Now, the whole population of Grenada can fit into the Rose Bowl. It’s a very, very small place. That’s why, after the invasion, we had a spectacular opportunity at a very, very low price to transform Grenada into the garden spot of the Caribbean and show that something good could come after American interventions. The cost of that would have been so pitifully low — it’s 100,000 or 120,000 people — but immediately, instead of doing that, we turned our back on Grenada, and we went on to the next project. But it did serve the purpose of the Reagan administration, which was to give America a victory, even though it was a victory over a pitifully small island, and to be able to show Marines doing something positive. That, I think, was the real reason we carried out that operation.

AMY GOODMAN: And Panama, the picture you have of President Bush, Sr., that is with Noriega, who’s now in a prison in the United States?

STEPHEN KINZER: We intervened and invaded Panama in order to overthrow General Noriega, but what I discovered upon working on my Panama chapter is that Noriega had been on the payroll of the C.I.A. for 30 years. He committed a number of sins. Part of it was his involvement in the drug trade, although the U.S. government and the C.I.A. had been completely aware of this for years. He was leading Panama out of the U.S. orbit. He was interfering with American plans to carry out the Contra war in Central America. You’ll remember the Contadora process that was part of the peace process in Central America. Contadora is actually an island in Panama, so it was there that some of this peace process that undermined the Contra project took place.

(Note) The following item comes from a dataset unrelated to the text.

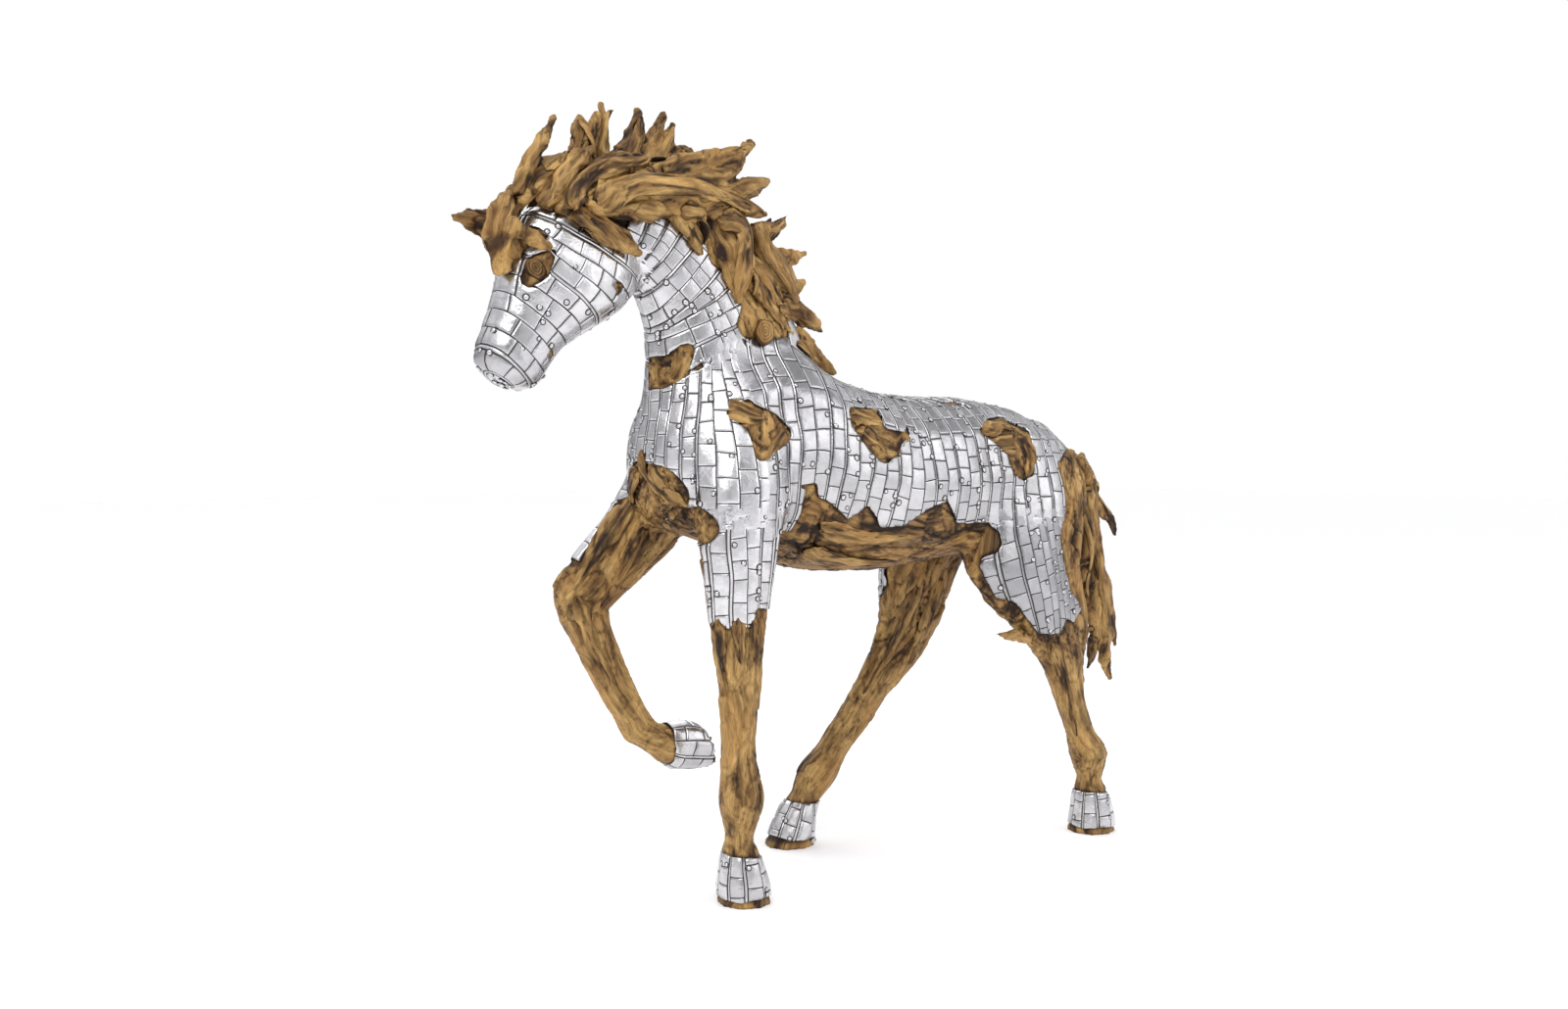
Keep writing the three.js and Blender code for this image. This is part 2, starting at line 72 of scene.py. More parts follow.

In addition, Noriega could have been overthrown in a coup that Panamanians were carrying out just a few days before our invasion. And the Panamanian general who was carrying out this coup informed the U.S. — he only asked the U.S. to block a couple of roads to prevent Noriega’s loyalists from coming into Panama. And that coup would have succeeded, but we didn’t support it, and the American commander later explained why. He said that coup would have only overthrown Noriega. It would have left the very nationalist Panamanian defense force intact. We didn’t only want to get rid of Noriega. We wanted to get rid of the entire military institution which had fallen away from American influence and become a reflection of some nationalist Panamanian aspirations. And that wasn’t a successful outcome of the Panamanian intervention.

AMY GOODMAN: We only have a minute left. But you end with, of course, Iraq today.

STEPHEN KINZER: When President Bush practiced the speech that day about two years ago, in which he announced the invasion of Iraq, he did it in a room in the White House called the Treaty Room. That was the very same room in which the Spanish document of surrender that gave the U.S. control over Cuba and Puerto Rico had been signed more than a hundred years earlier. And on the wall in that room is a picture of that episode, the signing of that treaty. That picture is dominated by the large figure of President William McKinley, so he was symbolically looking over Bush’s shoulder when Bush was reading the speech announcing the invasion of Iraq. And no one would have understood better than President McKinley that Bush was not leading the U.S. into the regime change era. The U.S. had been in that era for more than a century.